Rebuilding in the thirteenth century suffered repeated setbacks as a result of Scottish raids and two serious fires. Eventually, by the late fourteenth century, the cathedral was more or less in its present form (except that the nave was still intact). THe tower was added in 1401 and originally had a spire.

Inside, outstanding features are the magnificent east window of medieval glass, fine fifteenth-century choir stalls with canopies and misericords and, uniquely, on the pillar capitals in the chancel, fourteenth-century carvings depicting the months of the year. On the back of the choir stalls are late fifteenth-century murals of St Cuthbert, St Anthony, St Augustine of Hippo and the twelve Apostles.
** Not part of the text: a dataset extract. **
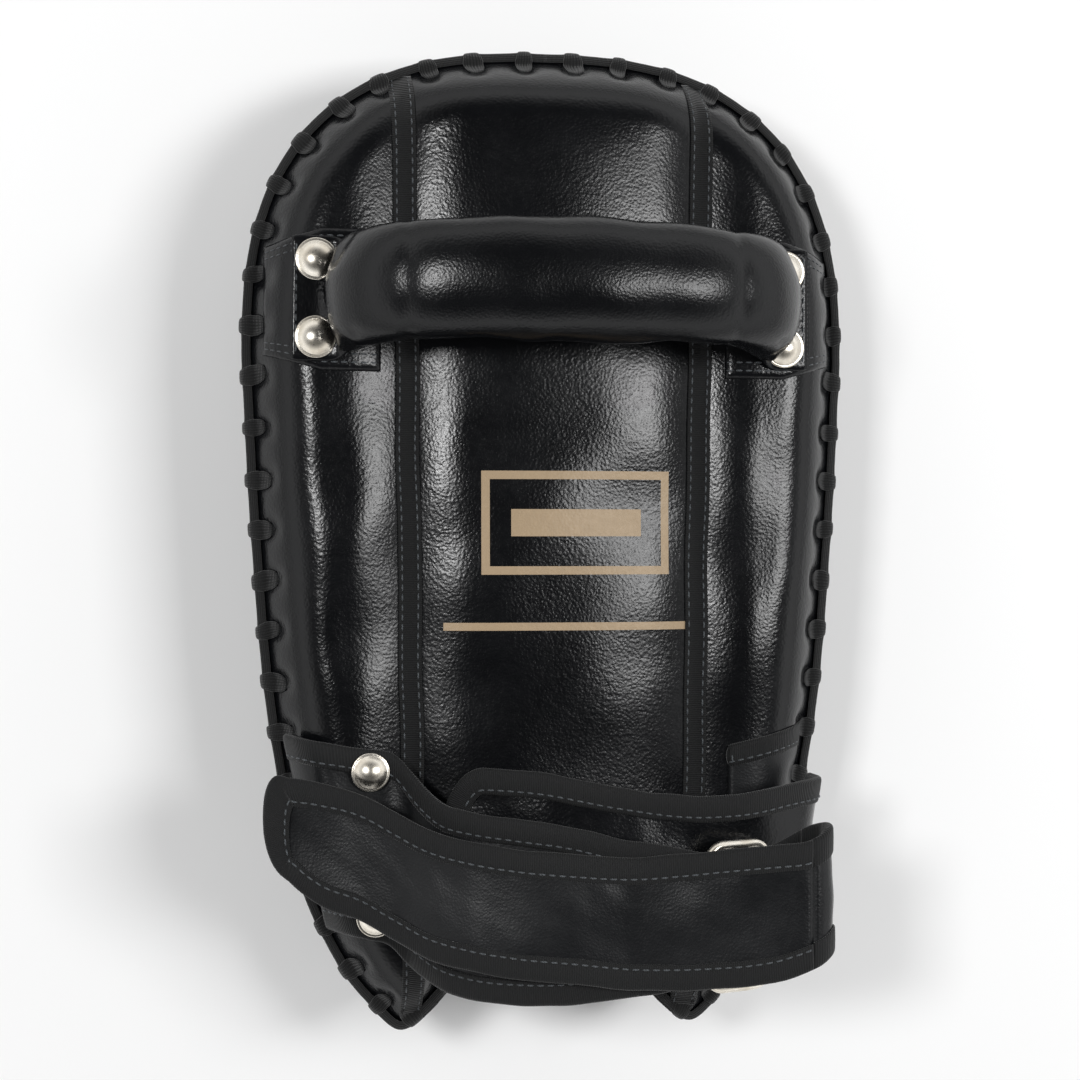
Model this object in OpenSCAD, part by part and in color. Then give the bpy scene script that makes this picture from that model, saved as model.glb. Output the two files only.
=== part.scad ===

The Brougham triptych is a richly carved early sixteenth-century Flemish altarpiece.

Excavation in 1989 at the west end of the nave permitted the construction of an undergroun treasury. It houses valuable cathedral and diocesan vestments and artefacts as well as the charter issued by Henry VII in 1541. Near the cathedral, the deanery is a former pele tower and the thirteenth-century fratry houses the cathedral library with a restaurant in the undercroft.